The piece de resistance however, is an additional l/h thumb key, positioned below the usual Bb key, which is linked (across the joint between upper and lower body) to a semi-circular lever for the r/h thumb - and strategically positioned in relation to the carved recess for that thumb - both of which provide additional touches to the short F key, again lifting a tag on the cup of the latter. Such additions, together with the exaggerated excavation around the r/h finger holes, and the carved recess for l/h 2 fingernail, speak of a player who knew his mind, with considerable technical facility, and the wear on the various moving parts suggests regular use of the instrument. Of course, the keywork connection across the two body parts, and the positioning of the various multiple touches for l/h thumb and r/h1, dictate that the flute can only be assembled and held in the precise position the original player found comfortable.

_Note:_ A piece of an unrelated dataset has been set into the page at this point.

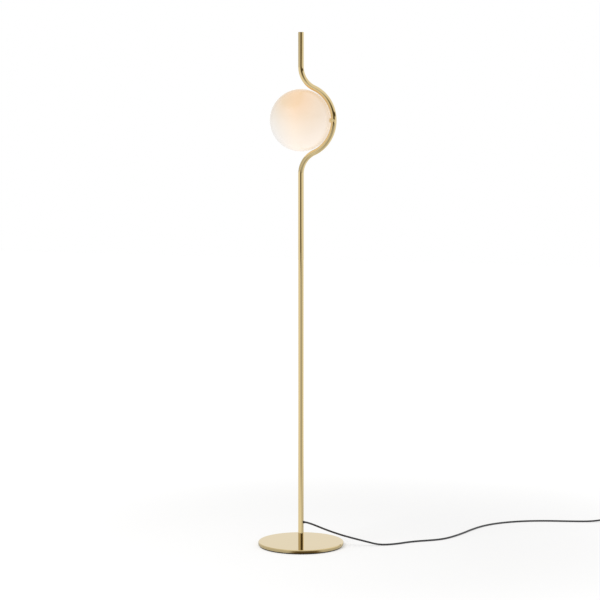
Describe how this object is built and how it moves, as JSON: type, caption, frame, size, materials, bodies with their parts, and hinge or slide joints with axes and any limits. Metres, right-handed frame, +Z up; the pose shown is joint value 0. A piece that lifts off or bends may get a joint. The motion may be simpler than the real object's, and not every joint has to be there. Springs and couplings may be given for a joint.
{
  "type": "floor lamp",
  "caption": "Slim floor lamp: a brass tube on a round base bends round an opal glass globe; a black lead has a foot switch, a coil and a flat plug.",
  "frame": {"origin": "on the floor under the stem, at the centre of the round base", "axes": "+Z up along the stem; +X the side to which the stem's arc bulges and the cord leaves"},
  "size_m": [1.1537, 1.0869, 1.67],
  "materials": {
    "polished_brass": "polished",
    "turned_brass": "turned",
    "zinc_steel": "zinc plated",
    "spring_steel": "drawn wire",
    "nickel_cap": "nickel plated",
    "nickel_pins": "nickel plated",
    "pad_rubber": "matt",
    "black_rubber": "satin",
    "cord_black": "satin sheath",
    "white_enamel": "gloss",
    "white_plastic": "satin",
    "holder_white": "satin",
    "bulb_white": "satin",
    "bulb_insulator": "glazed",
    "bulb_board": "white lacquer",
    "bulb_opal": "opal",
    "opal_glass": "opal, gloss",
    "switch_black": "fine grain",
    "button_black": "satin",
    "insulator": "moulded",
    "plug_black": "satin"
  },
  "bodies": {
    "lamp": {"base_pad": "pad_rubber", "base_plate": "polished_brass", "base_washer": "zinc_steel", "base_bolt": "zinc_steel", "stem_insert": "turned_brass", "stem_tube": "polished_brass", "tube_end_cap": "polished_brass", "cord_grommet": "black_rubber", "inner_lead": "cord_black", "seat_plug": "turned_brass", "seat_screw": "polished_brass", "seat_nipple": "turned_brass", "seat_saddle": "polished_brass", "globe_carrier": "white_enamel", "carrier_nut": "turned_brass", "holder_dome": "holder_white", "holder_body": "holder_white", "holder_shell": "turned_brass", "holder_contact": "turned_brass", "bulb_cap": "nickel_cap", "bulb_tip": "bulb_insulator", "bulb_skirt": "bulb_white", "bulb_board": "bulb_board", "bulb_diffuser": "bulb_opal", "cord_to_switch": "cord_black", "cord_to_coil": "cord_black", "cord_coil": "cord_black", "cord_to_plug": "cord_black", "switch_lower_shell": "switch_black", "switch_upper_shell": "switch_black", "switch_spring": "spring_steel", "switch_block": "insulator", "switch_contacts": "turned_brass", "switch_clamps": "insulator", "switch_leads": "cord_black", "switch_screws": "zinc_steel", "switch_feet": "black_rubber", "switch_inlet_boot": "black_rubber", "switch_outlet_boot": "black_rubber", "plug_body": "plug_black", "plug_pins": "nickel_pins"},
    "globe": {"globe_glass": "opal_glass", "globe_ring": "white_plastic"},
    "button": {"switch_button": "button_black", "switch_bridge": "turned_brass"}
  },
  "joints": [
    {"name": "globe_turn", "type": "hinge", "parent": "lamp", "child": "globe", "pos_m": [0, 0, 1.3885], "axis": [1, 0, 0], "range_deg": [0, 45]},
    {"name": "button_press", "type": "slide", "parent": "lamp", "child": "button", "axis": [0, 0, -1], "range_m": [0, 0.003], "stiffness_N_per_m": 600, "springref_m": -0.002, "deforming": ["switch_spring"]}
  ]
}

My love and thanks to the Gilchrist family, who have been generous and supportive at many points in my life.
The photo of James and Norah, below, was given to me by Norah when I lived at 19, The Close.
Stop Press!! I Have finally traced an image of the original painting by Lewis Roper Fitzmaurice, painted (in ship's paints) on The Beagle during the 1837-43 trip, and now in a private collection in Australia. From this oroginal the engraving was made for Stokes' 1846 publication (above).